Bad Company chronology
| Stories Told & Untold (1996) | The 'Original' Bad Company Anthology (1999) | Merchants of Cool (2002) |

= The 'Original' Bad Co. Anthology =

The 'Original' Bad Co. Anthology (also The 'Original' Bad Company Anthology) is a compilation album released by Bad Company in 1999 on Elektra Records. In addition to the band's classic hits, it also features four new songs ― the first since 1982 to feature original lead singer Paul Rodgers ― three B-sides and three previously unreleased outtakes. Technical information was retrieved from the 1999 Edition released by Elektra Records. Most of the songs on the album were previously released on Swan Song Records. The tracks "Tracking Down a Runaway", "Ain't It Good", "Hammer of Love" and "Hey, Hey" were new songs recorded especially for this release.

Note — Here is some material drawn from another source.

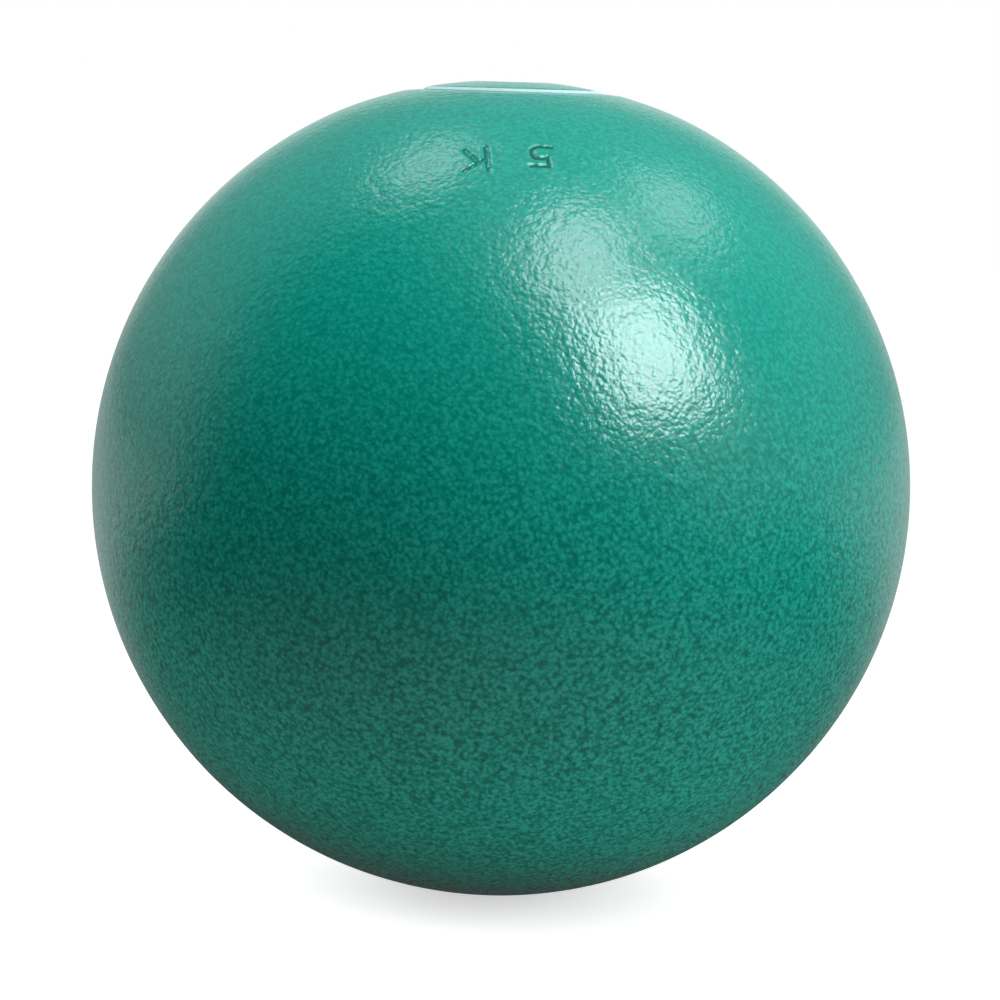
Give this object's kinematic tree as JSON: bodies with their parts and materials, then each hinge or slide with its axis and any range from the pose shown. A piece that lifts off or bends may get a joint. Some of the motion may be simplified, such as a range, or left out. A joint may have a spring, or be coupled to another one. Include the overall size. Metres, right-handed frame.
{
  "type": "shot put ball",
  "caption": "Heavy iron throwing ball with a pebbled green coat and a domed, key-driven screw plug over its weight-adjusting hole.",
  "frame": {"origin": "centre of the ball", "axes": "+Z along the plug's axis, out of the ball through the plug; -Y towards the stamped weight mark"},
  "size_m": [0.11, 0.11, 0.1096],
  "materials": {
    "ball_coat": "glossy pebbled powder coat over iron",
    "plug_coat": "the ball's coat on the head, bare steel thread",
    "washer_nylon": "pale translucent plastic",
    "pad_rubber": "matt black rubber",
    "ballast_lead": "dull cast lead"
  },
  "bodies": {
    "ball": {"ball_casting": "ball_coat", "packing_pad": "pad_rubber", "ballast_slug": "ballast_lead"},
    "washer": {"sealing_washer": "washer_nylon"},
    "plug": {"closing_plug": "plug_coat"}
  },
  "joints": [
    {"name": "washer_lift", "type": "slide", "parent": "ball", "child": "washer", "axis": [0, 0, 1], "range_m": [0, 0.012]},
    {"name": "plug_turn", "type": "hinge", "parent": "washer", "child": "plug", "pos_m": [0, 0, 0.05348], "axis": [0, 0, 1], "range_deg": [0, 2880]}
  ],
  "couplings": [
    {"joint": "plug_turn", "follows": "washer_lift", "rad_per_m": 4188.8}
  ]
}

The compilation notably omits the tracks "Young Blood", "Gone, Gone, Gone" and "Electricland", all of which were fairly big hits with Rodgers.

Professional ratings
Review scores
| Source | Rating |
| AllMusic |  |

==Track listing==

Disc One
| No. | Title | Writer(s) | Length |
|---|---|---|---|
| 1. | "Can't Get Enough" (from Bad Company) | Mick Ralphs | 4:14 |
| 2. | "Rock Steady" (from Bad Company) | Paul Rodgers | 3:45 |
| 3. | "Ready for Love" (from Bad Company) | Ralphs | 4:58 |
| 4. | "Bad Company" (from Bad Company) | Rodgers, Simon Kirke | 4:46 |
| 5. | "Movin' On" (from Bad Company) | Ralphs | 3:19 |
| 6. | "Seagull" (from Bad Company) | Rodgers, Ralphs | 4:04 |
| 7. | "Superstar Woman" (unreleased outtake from Bad Company, later re-recorded for Rodgers's solo album Cut Loose) | Rodgers | 5:04 |
| 8. | "Little Miss Fortune" (B-side of the single "Can't Get Enough") | Rodgers | 3:50 |
| 9. | "Good Lovin' Gone Bad" (from Straight Shooter) | Ralphs | 3:37 |
| 10. | "Feel Like Makin' Love" (from Straight Shooter) | Rodgers, Ralphs | 5:11 |
| 11. | "Shooting Star" (from Straight Shooter) | Rodgers | 6:16 |
| 12. | "Deal with the Preacher" (from Straight Shooter) | Rodgers, Ralphs | 5:01 |
| 13. | "Wild Fire Woman" (from Straight Shooter) | Rodgers, Ralphs | 4:33 |
| 14. | "Easy on My Soul" (B-side of the single "Movin' On") | Rodgers | 4:12 |
| 15. | "Whiskey Bottle" (B-side of the single "Good Lovin' Gone Bad") | Rodgers, Ralphs | 3:44 |

Disc Two
| No. | Title | Writer(s) | Length |
|---|---|---|---|
| 1. | "Honey Child" (from Run with the Pack) | Rodgers, Ralphs, Kirke, Boz Burrell | 3:16 |
| 2. | "Run with the Pack" (from Run with the Pack) | Rodgers | 5:21 |
| 3. | "Silver, Blue and Gold" (from Run with the Pack) | Rodgers | 5:03 |
| 4. | "Do Right by Your Woman" (unreleased alternate version, original version on Run with the Pack) | Rodgers | 2:51 |
| 5. | "Burnin' Sky" (from Burnin' Sky) | Rodgers | 5:03 |
| 6. | "Heartbeat" (from Burnin' Sky) | Rodgers | 5:03 |
| 7. | "Too Bad" (from Burnin' Sky) | Ralphs | 3:51 |
| 8. | "Smokin' 45" (unreleased outtake from Run with the Pack) | Peter Sinfield, Burrell, Tim Hinckley | 3:33 |
| 9. | "Rock 'n' Roll Fantasy" (from Desolation Angels) | Rodgers | 3:18 |
| 10. | "Evil Wind" (from Desolation Angels) | Rodgers | 4:20 |
| 11. | "Oh, Atlanta" (from Desolation Angels) | Ralphs | 4:10 |
| 12. | "Rhythm Machine" (from Desolation Angels) | Kirke, Burrell | 3:45 |
| 13. | "Untie the Knot" (from Rough Diamonds) | Rodgers, Kirke | 4:08 |
| 14. | "Downhill Ryder" (from Rough Diamonds) | Rodgers | 4:13 |
| 15. | "Tracking Down a Runaway" (new song recorded 1998) | Rodgers | 3:41 |
| 16. | "Ain't It Good" (new song recorded 1998) | Ralphs | 3:08 |
| 17. | "Hammer of Love" (new song recorded 1998) | Rodgers, Cynthia Kereluk | 5:23 |
| 18. | "Hey, Hey" (new song recorded 1998) | Ralphs | 2:49 |

== Charts ==

| Chart (1999) | Peak position |
|---|---|
| US Billboard 200 | 189 |

== Certifications ==

| Region | Certification | Certified units/sales |
| United Kingdom (BPI) | Silver | 60,000^{^} |
^{^} Shipments figures based on certification alone.